━━━ DATA SEGMENT
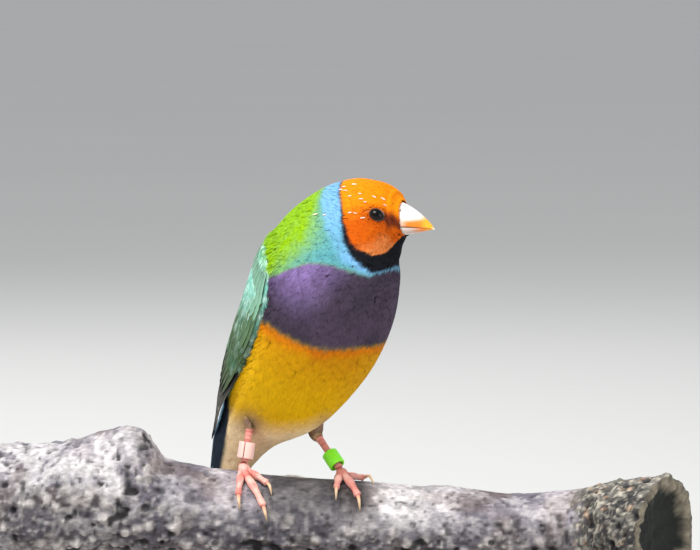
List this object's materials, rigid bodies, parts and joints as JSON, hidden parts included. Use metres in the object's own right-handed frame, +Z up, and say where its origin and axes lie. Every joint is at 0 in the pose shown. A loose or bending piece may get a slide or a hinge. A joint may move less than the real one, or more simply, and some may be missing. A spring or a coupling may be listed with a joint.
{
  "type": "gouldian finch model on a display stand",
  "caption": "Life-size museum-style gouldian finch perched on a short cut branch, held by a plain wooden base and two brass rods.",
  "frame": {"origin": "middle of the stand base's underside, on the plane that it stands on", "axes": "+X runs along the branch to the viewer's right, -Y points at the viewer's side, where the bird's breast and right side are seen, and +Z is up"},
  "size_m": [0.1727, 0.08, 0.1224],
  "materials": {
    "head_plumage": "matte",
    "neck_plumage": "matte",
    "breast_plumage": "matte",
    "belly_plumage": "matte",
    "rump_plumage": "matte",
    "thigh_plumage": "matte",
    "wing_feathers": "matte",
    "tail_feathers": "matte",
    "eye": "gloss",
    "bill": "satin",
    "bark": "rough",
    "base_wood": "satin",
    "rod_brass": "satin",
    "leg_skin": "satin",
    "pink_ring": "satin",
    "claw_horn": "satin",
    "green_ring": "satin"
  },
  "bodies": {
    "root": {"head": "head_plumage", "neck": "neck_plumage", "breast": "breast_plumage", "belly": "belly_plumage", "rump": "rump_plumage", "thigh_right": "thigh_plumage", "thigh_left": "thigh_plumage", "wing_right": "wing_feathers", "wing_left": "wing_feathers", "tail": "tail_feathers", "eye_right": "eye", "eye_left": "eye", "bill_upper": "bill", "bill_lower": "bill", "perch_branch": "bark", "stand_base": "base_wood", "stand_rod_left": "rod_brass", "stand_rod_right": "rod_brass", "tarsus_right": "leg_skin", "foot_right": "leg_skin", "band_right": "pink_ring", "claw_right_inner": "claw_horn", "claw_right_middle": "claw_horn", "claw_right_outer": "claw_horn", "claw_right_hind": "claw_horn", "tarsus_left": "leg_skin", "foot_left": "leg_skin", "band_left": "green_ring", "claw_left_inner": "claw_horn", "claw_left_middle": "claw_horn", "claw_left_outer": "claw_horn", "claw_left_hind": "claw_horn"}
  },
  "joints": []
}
━━━━━━
Output all of the material exactly as written.

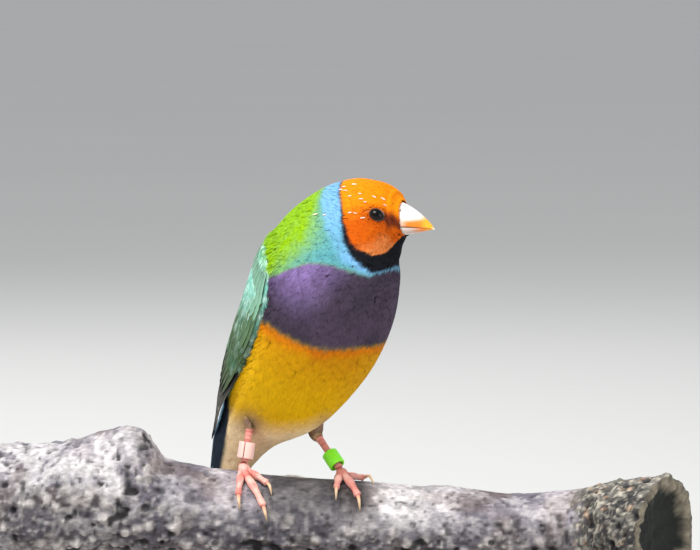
List this object's materials, rigid bodies, parts and joints as JSON, hidden parts included. Use metres in the object's own right-handed frame, +Z up, and say where its origin and axes lie. Every joint is at 0 in the pose shown. A loose or bending piece may get a slide or a hinge. A joint may move less than the real one, or more simply, and some may be missing. A spring or a coupling may be listed with a joint.
{
  "type": "gouldian finch model on a display stand",
  "caption": "Life-size museum-style gouldian finch perched on a short cut branch, held by a plain wooden base and two brass rods.",
  "frame": {"origin": "middle of the stand base's underside, on the plane that it stands on", "axes": "+X runs along the branch to the viewer's right, -Y points at the viewer's side, where the bird's breast and right side are seen, and +Z is up"},
  "size_m": [0.1727, 0.08, 0.1224],
  "materials": {
    "head_plumage": "matte",
    "neck_plumage": "matte",
    "breast_plumage": "matte",
    "belly_plumage": "matte",
    "rump_plumage": "matte",
    "thigh_plumage": "matte",
    "wing_feathers": "matte",
    "tail_feathers": "matte",
    "eye": "gloss",
    "bill": "satin",
    "bark": "rough",
    "base_wood": "satin",
    "rod_brass": "satin",
    "leg_skin": "satin",
    "pink_ring": "satin",
    "claw_horn": "satin",
    "green_ring": "satin"
  },
  "bodies": {
    "root": {"head": "head_plumage", "neck": "neck_plumage", "breast": "breast_plumage", "belly": "belly_plumage", "rump": "rump_plumage", "thigh_right": "thigh_plumage", "thigh_left": "thigh_plumage", "wing_right": "wing_feathers", "wing_left": "wing_feathers", "tail": "tail_feathers", "eye_right": "eye", "eye_left": "eye", "bill_upper": "bill", "bill_lower": "bill", "perch_branch": "bark", "stand_base": "base_wood", "stand_rod_left": "rod_brass", "stand_rod_right": "rod_brass", "tarsus_right": "leg_skin", "foot_right": "leg_skin", "band_right": "pink_ring", "claw_right_inner": "claw_horn", "claw_right_middle": "claw_horn", "claw_right_outer": "claw_horn", "claw_right_hind": "claw_horn", "tarsus_left": "leg_skin", "foot_left": "leg_skin", "band_left": "green_ring", "claw_left_inner": "claw_horn", "claw_left_middle": "claw_horn", "claw_left_outer": "claw_horn", "claw_left_hind": "claw_horn"}
  },
  "joints": []
}